Sans jamais émettre un jugement sur l’obsession de son personnage, le cinéaste dépeint une vision féroce et négative d’Hollywood (quoique très proche de la réalité), que l’on a souvent tendance à oublier et à enfouir derrière les fantasmes de sa représentation médiatique. Quel prix doit-on payer pour atteindre le succès et la reconnaissance? Est-on vraiment prêt à se débarrasser des obstacles qui nous empêchent de percer ? Comment cette recherche absolue de célébrité peut-elle rendre littéralement fou, comme dans Pearl ? Les trois œuvres de la trilogie se retrouvent alors interconnectées grâce à cette thématique sous-jacente invoquant constamment ces interrogations. Sans être pour autant dépendantes, les suites dialoguent intelligemment avec le film original, ce qui est un cas rare et appréciable à souligner ici. 
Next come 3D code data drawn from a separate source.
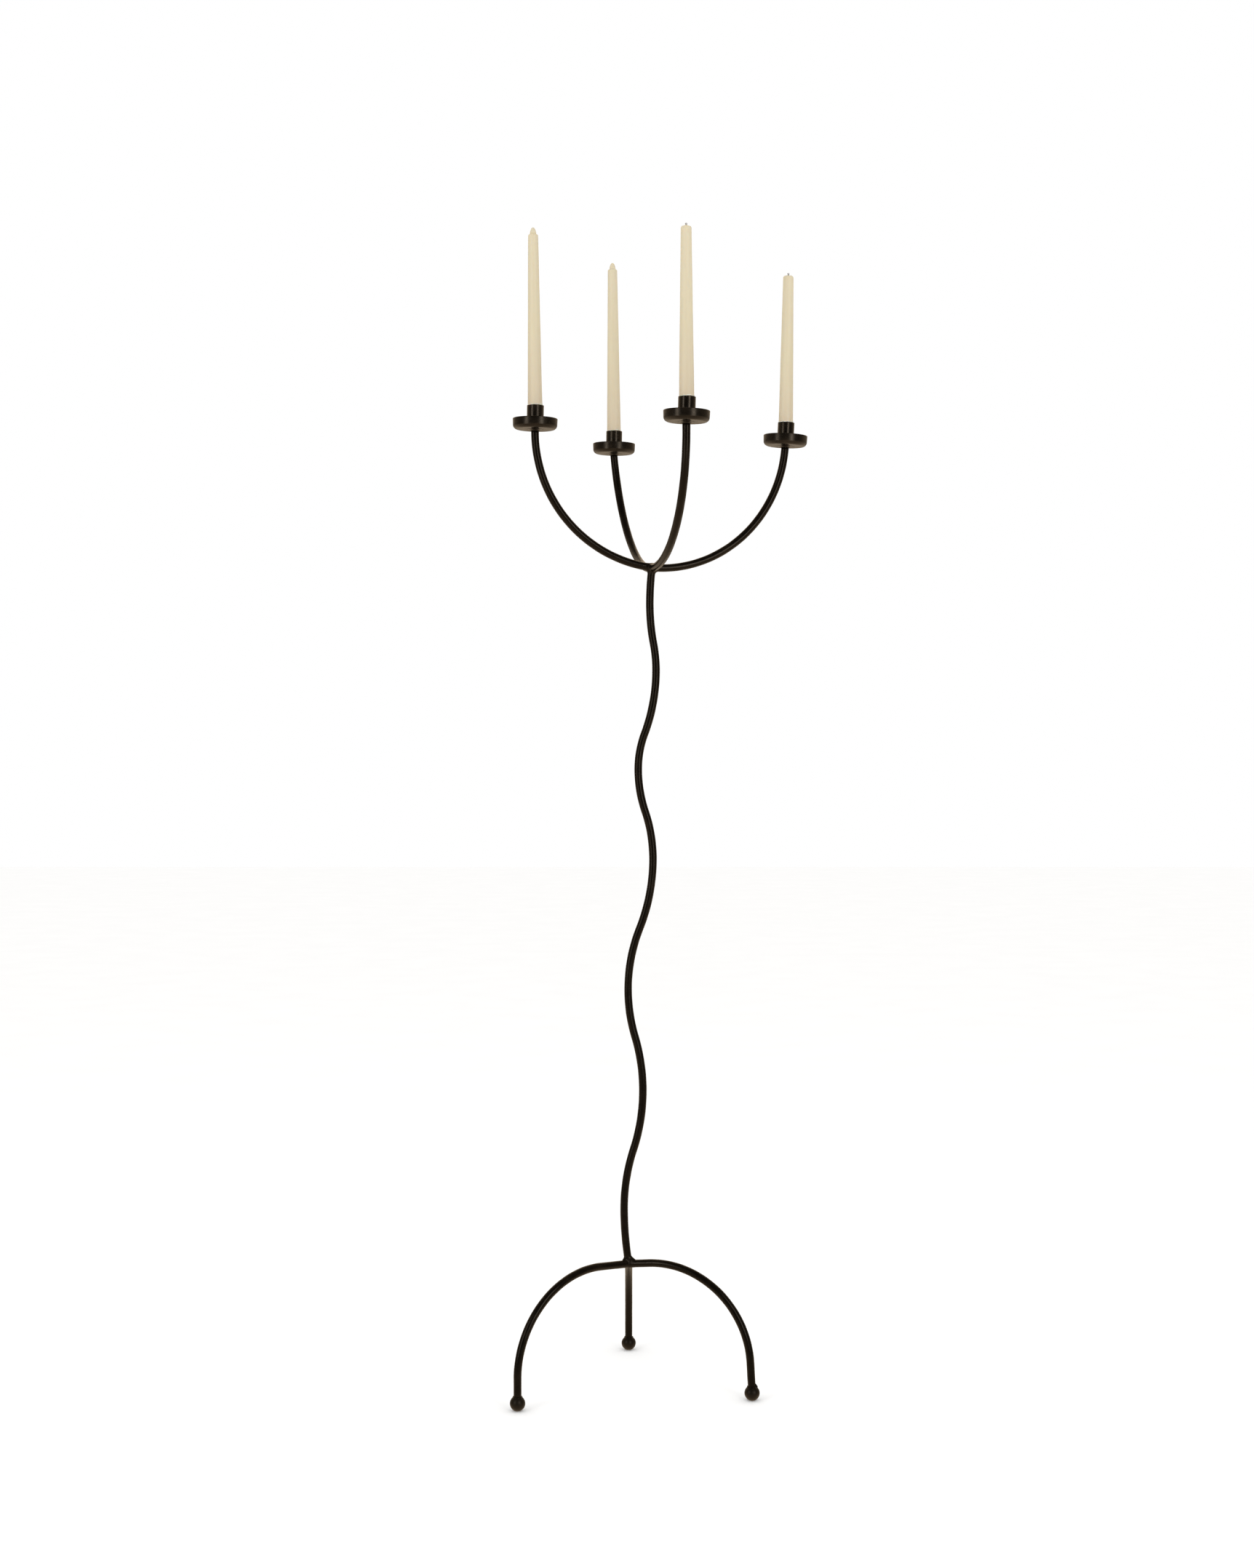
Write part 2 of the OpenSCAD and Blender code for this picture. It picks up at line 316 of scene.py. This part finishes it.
def add_cone(bm, start, end, start_r, end_r):
    """Adds a round bar that narrows from one point to another."""
    along = end - start
    turn = along.to_track_quat("Z", "Y").to_matrix().to_4x4()
    bmesh.ops.create_cone(
        bm, cap_ends=True, segments=32, radius1=start_r, radius2=end_r, depth=along.length,
        matrix=Matrix.Translation((start + end) / 2) @ turn,
    )


# ---- Materials -------------------------------------------------------------


def maker(tree):
    """A function that adds a node of a kind to a tree, with its settings and values."""

    def make(kind, **values):
        node = tree.nodes.new(kind)
        for key, value in values.items():
            if hasattr(node, key):
                setattr(node, key, value)
            else:
                node.inputs[key.replace("_", " ").title()].default_value = value
        return node

    return make


def shader(name):
    """A new material's Principled shader, with a maker for nodes and their links."""
    material = bpy.data.materials.new(name)
    material.use_nodes = True
    tree = material.node_tree
    return material, tree.nodes["Principled BSDF"], maker(tree), tree.links.new


def noise_of(make, link, coords, scale, detail=3.0, stretch=None):
    """Noise over the object's own place, in features of 1 / scale metres."""
    texture = make("ShaderNodeTexNoise", scale=scale, detail=detail)
    if stretch:
        mapping = make("ShaderNodeMapping", scale=stretch)
        link(coords.outputs["Object"], mapping.inputs["Vector"])
        link(mapping.outputs["Vector"], texture.inputs["Vector"])
    else:
        link(coords.outputs["Object"], texture.inputs["Vector"])
    return texture.outputs["Fac"]


def ramp_of(make, link, factor, stops):
    """Colours at stops along a factor."""
    ramp = make("ShaderNodeValToRGB")
    elements = ramp.color_ramp.elements
    while len(elements) < len(stops):
        elements.new(1.0)
    for element, (place, colour) in zip(elements, stops):
        element.position = place
        element.color = (*colour, 1)
    link(factor, ramp.inputs["Fac"])
    return ramp.outputs["Color"]


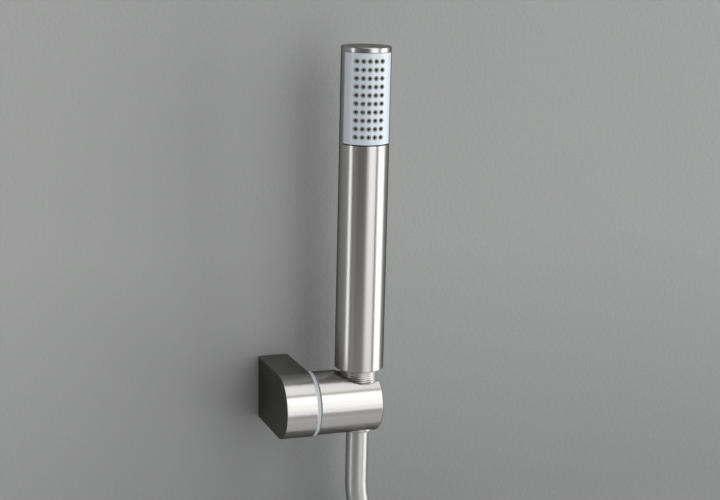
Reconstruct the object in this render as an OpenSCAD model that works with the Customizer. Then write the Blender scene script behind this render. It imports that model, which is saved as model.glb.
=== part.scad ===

Ainsi, malgré son efficacité parfois maladroite et donc inégale, en concluant sa trilogie avec MaxxxineTi West témoigne de son amour de ce qu’on pourrait qualifier le cinéma sale, underground, autrefois qualifié de série B et lui redonne ses lettres de noblesse. S’attaquer à plusieurs périodes lui permet de se livrer à un véritable exercice de style passionnant pour le spectateur, il s’ouvre aux expérimentations tout en dressant une analyse de ce qu’est le cinéma et comment il est possible de s’approprier certains codes de son histoire pour chercher à les transcender. Dans son fond, Maxxxine représente un cri d’espoir, une invitation à poursuivre désespérément ses rêves, tout en rappelant qu’il faut être prêt à faire les sacrifices nécessaires afin qu’ils se réalisent.